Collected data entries

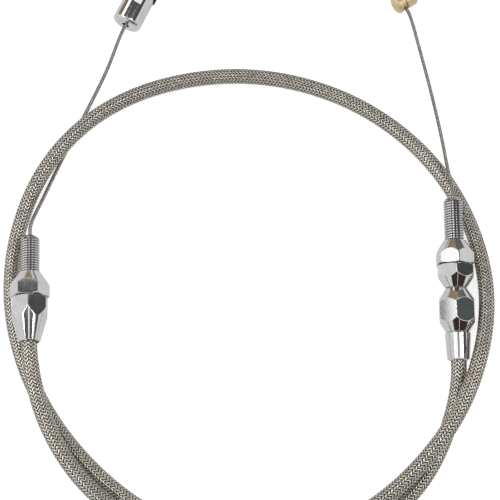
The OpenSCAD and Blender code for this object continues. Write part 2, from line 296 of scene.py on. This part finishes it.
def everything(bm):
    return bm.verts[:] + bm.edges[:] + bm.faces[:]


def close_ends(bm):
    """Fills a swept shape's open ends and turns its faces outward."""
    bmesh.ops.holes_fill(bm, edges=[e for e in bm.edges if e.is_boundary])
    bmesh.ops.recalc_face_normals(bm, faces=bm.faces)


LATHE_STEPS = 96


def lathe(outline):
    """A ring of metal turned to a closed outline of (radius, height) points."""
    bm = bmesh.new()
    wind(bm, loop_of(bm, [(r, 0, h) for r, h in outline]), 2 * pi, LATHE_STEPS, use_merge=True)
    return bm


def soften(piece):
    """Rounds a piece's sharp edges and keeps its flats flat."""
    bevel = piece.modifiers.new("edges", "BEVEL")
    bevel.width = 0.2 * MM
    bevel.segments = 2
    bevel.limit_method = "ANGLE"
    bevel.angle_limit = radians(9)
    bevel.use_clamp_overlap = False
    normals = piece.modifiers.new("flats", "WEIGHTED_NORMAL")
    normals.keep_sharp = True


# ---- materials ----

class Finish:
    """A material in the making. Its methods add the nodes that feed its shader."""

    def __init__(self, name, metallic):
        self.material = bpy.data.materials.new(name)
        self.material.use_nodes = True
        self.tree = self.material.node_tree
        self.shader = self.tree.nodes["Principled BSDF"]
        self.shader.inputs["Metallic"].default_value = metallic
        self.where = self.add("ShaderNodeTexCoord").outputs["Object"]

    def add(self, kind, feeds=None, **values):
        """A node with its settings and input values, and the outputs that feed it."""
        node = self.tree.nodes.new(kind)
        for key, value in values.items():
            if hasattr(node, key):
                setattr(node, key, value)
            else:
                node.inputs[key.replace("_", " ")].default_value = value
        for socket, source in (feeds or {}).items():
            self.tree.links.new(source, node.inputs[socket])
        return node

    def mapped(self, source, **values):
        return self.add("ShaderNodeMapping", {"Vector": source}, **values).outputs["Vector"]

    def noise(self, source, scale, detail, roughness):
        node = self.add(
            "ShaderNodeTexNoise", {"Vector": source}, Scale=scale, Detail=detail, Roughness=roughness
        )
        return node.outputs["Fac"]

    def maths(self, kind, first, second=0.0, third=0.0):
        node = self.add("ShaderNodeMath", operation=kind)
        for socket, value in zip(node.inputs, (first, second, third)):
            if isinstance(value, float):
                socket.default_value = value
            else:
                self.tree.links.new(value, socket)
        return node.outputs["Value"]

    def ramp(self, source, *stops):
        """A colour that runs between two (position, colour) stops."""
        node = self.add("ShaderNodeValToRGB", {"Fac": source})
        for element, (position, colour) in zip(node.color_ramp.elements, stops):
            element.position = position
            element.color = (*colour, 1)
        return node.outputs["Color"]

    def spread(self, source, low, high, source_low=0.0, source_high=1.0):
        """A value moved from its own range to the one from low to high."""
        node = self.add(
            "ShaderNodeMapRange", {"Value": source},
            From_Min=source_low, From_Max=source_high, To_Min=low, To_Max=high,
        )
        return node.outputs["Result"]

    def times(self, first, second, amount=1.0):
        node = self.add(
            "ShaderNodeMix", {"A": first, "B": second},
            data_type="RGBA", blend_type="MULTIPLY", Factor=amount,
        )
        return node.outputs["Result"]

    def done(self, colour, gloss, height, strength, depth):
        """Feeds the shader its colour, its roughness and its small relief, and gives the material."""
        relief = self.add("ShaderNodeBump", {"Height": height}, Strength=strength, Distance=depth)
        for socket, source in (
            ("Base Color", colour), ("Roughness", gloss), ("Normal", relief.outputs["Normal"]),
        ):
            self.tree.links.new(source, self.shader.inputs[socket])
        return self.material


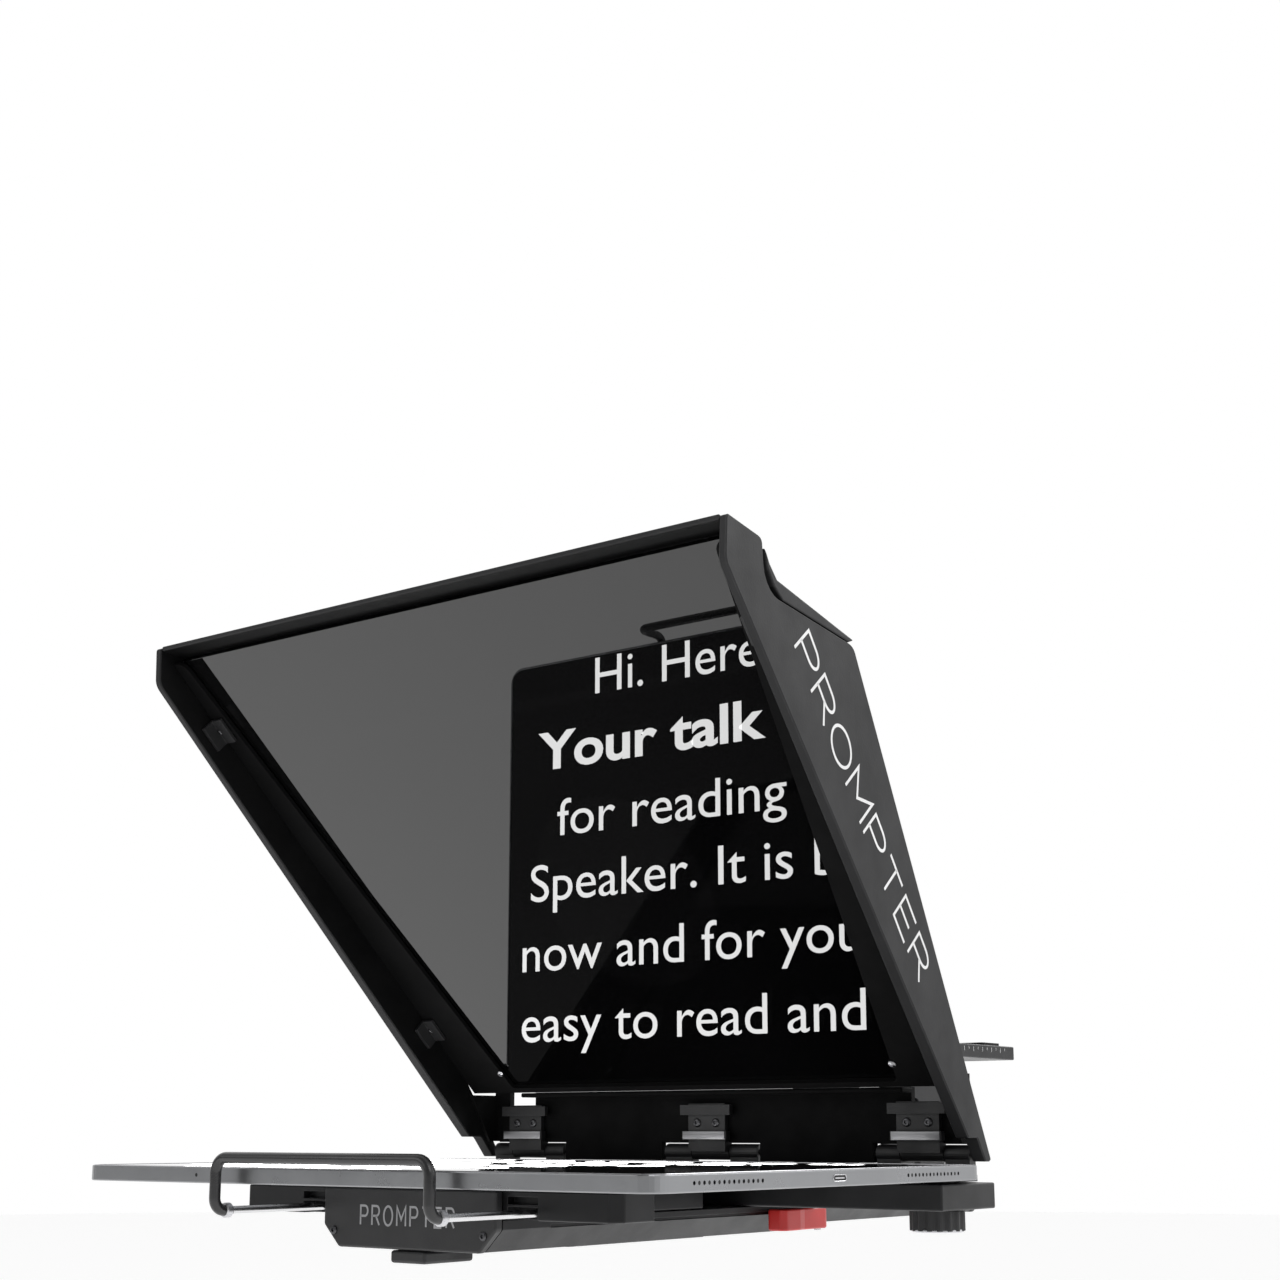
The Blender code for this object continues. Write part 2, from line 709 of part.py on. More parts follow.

▶ Given exercise:
Set down every record above exactly as given.

▶ Solution for this problem:
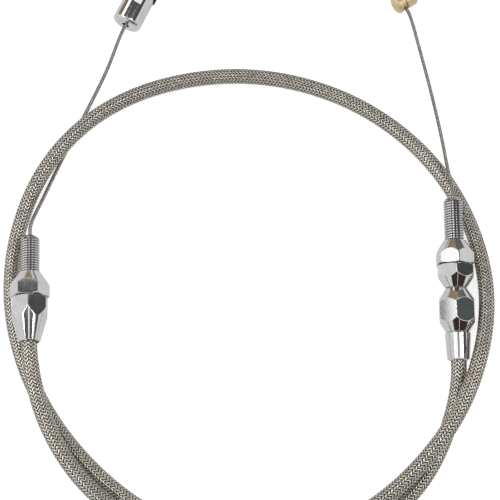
The OpenSCAD and Blender code for this object continues. Write part 2, from line 296 of scene.py on. This part finishes it.
def everything(bm):
    return bm.verts[:] + bm.edges[:] + bm.faces[:]


def close_ends(bm):
    """Fills a swept shape's open ends and turns its faces outward."""
    bmesh.ops.holes_fill(bm, edges=[e for e in bm.edges if e.is_boundary])
    bmesh.ops.recalc_face_normals(bm, faces=bm.faces)


LATHE_STEPS = 96


def lathe(outline):
    """A ring of metal turned to a closed outline of (radius, height) points."""
    bm = bmesh.new()
    wind(bm, loop_of(bm, [(r, 0, h) for r, h in outline]), 2 * pi, LATHE_STEPS, use_merge=True)
    return bm


def soften(piece):
    """Rounds a piece's sharp edges and keeps its flats flat."""
    bevel = piece.modifiers.new("edges", "BEVEL")
    bevel.width = 0.2 * MM
    bevel.segments = 2
    bevel.limit_method = "ANGLE"
    bevel.angle_limit = radians(9)
    bevel.use_clamp_overlap = False
    normals = piece.modifiers.new("flats", "WEIGHTED_NORMAL")
    normals.keep_sharp = True


# ---- materials ----

class Finish:
    """A material in the making. Its methods add the nodes that feed its shader."""

    def __init__(self, name, metallic):
        self.material = bpy.data.materials.new(name)
        self.material.use_nodes = True
        self.tree = self.material.node_tree
        self.shader = self.tree.nodes["Principled BSDF"]
        self.shader.inputs["Metallic"].default_value = metallic
        self.where = self.add("ShaderNodeTexCoord").outputs["Object"]

    def add(self, kind, feeds=None, **values):
        """A node with its settings and input values, and the outputs that feed it."""
        node = self.tree.nodes.new(kind)
        for key, value in values.items():
            if hasattr(node, key):
                setattr(node, key, value)
            else:
                node.inputs[key.replace("_", " ")].default_value = value
        for socket, source in (feeds or {}).items():
            self.tree.links.new(source, node.inputs[socket])
        return node

    def mapped(self, source, **values):
        return self.add("ShaderNodeMapping", {"Vector": source}, **values).outputs["Vector"]

    def noise(self, source, scale, detail, roughness):
        node = self.add(
            "ShaderNodeTexNoise", {"Vector": source}, Scale=scale, Detail=detail, Roughness=roughness
        )
        return node.outputs["Fac"]

    def maths(self, kind, first, second=0.0, third=0.0):
        node = self.add("ShaderNodeMath", operation=kind)
        for socket, value in zip(node.inputs, (first, second, third)):
            if isinstance(value, float):
                socket.default_value = value
            else:
                self.tree.links.new(value, socket)
        return node.outputs["Value"]

    def ramp(self, source, *stops):
        """A colour that runs between two (position, colour) stops."""
        node = self.add("ShaderNodeValToRGB", {"Fac": source})
        for element, (position, colour) in zip(node.color_ramp.elements, stops):
            element.position = position
            element.color = (*colour, 1)
        return node.outputs["Color"]

    def spread(self, source, low, high, source_low=0.0, source_high=1.0):
        """A value moved from its own range to the one from low to high."""
        node = self.add(
            "ShaderNodeMapRange", {"Value": source},
            From_Min=source_low, From_Max=source_high, To_Min=low, To_Max=high,
        )
        return node.outputs["Result"]

    def times(self, first, second, amount=1.0):
        node = self.add(
            "ShaderNodeMix", {"A": first, "B": second},
            data_type="RGBA", blend_type="MULTIPLY", Factor=amount,
        )
        return node.outputs["Result"]

    def done(self, colour, gloss, height, strength, depth):
        """Feeds the shader its colour, its roughness and its small relief, and gives the material."""
        relief = self.add("ShaderNodeBump", {"Height": height}, Strength=strength, Distance=depth)
        for socket, source in (
            ("Base Color", colour), ("Roughness", gloss), ("Normal", relief.outputs["Normal"]),
        ):
            self.tree.links.new(source, self.shader.inputs[socket])
        return self.material


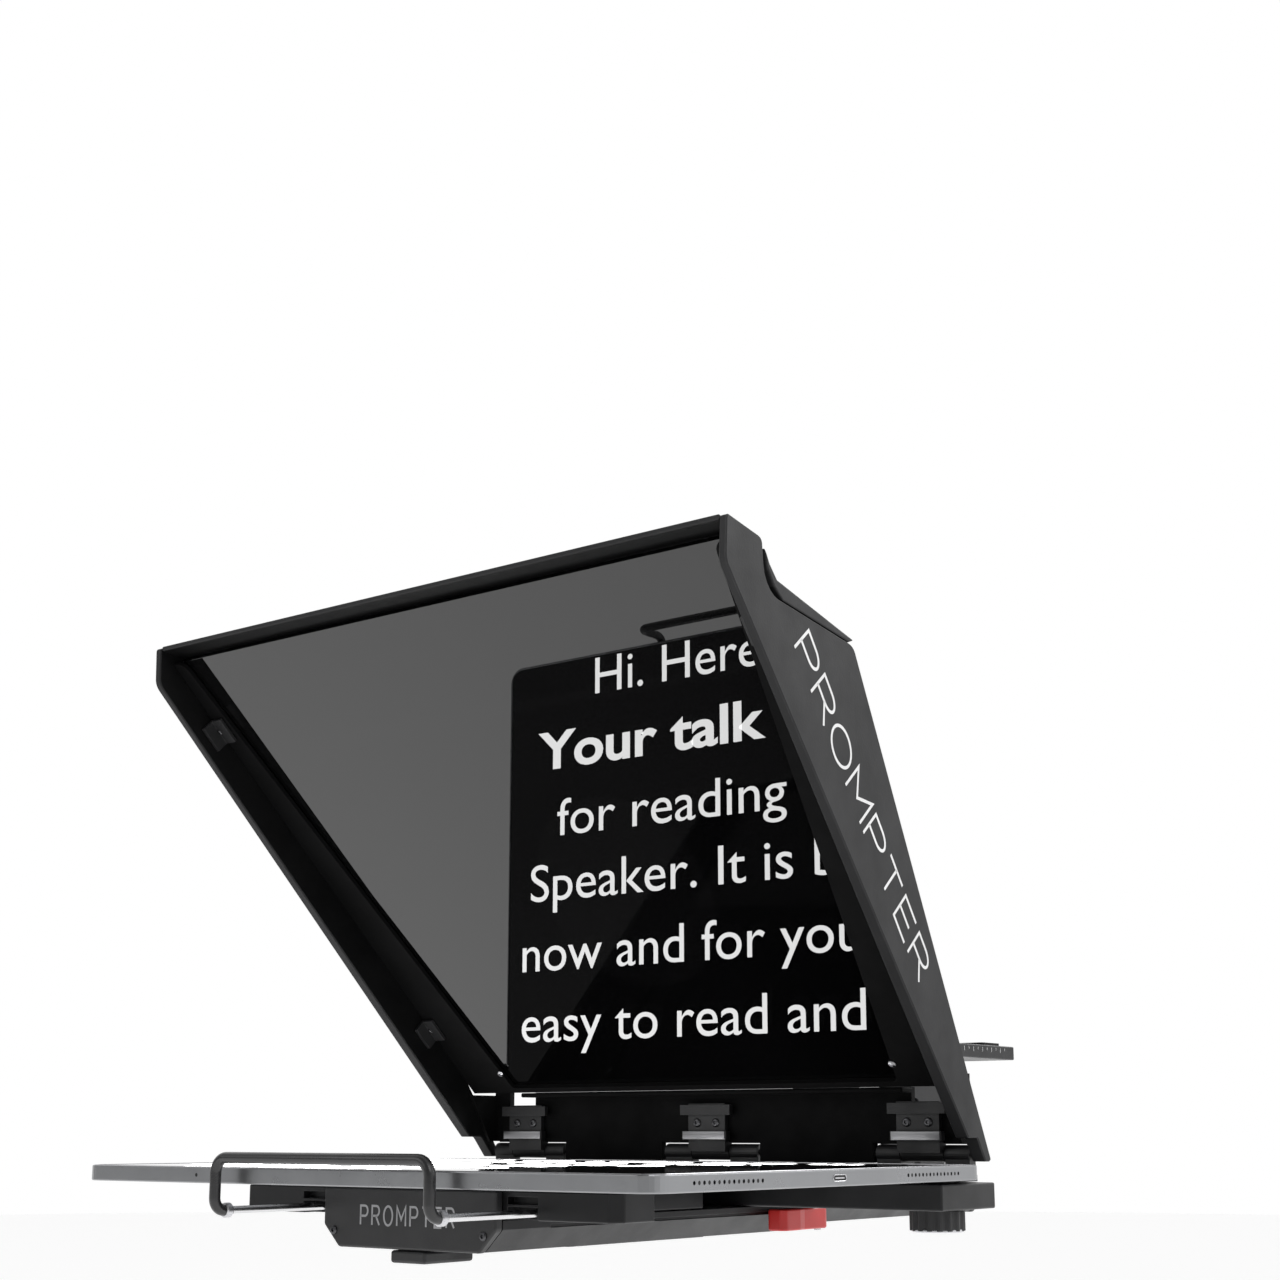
The Blender code for this object continues. Write part 2, from line 709 of part.py on. More parts follow.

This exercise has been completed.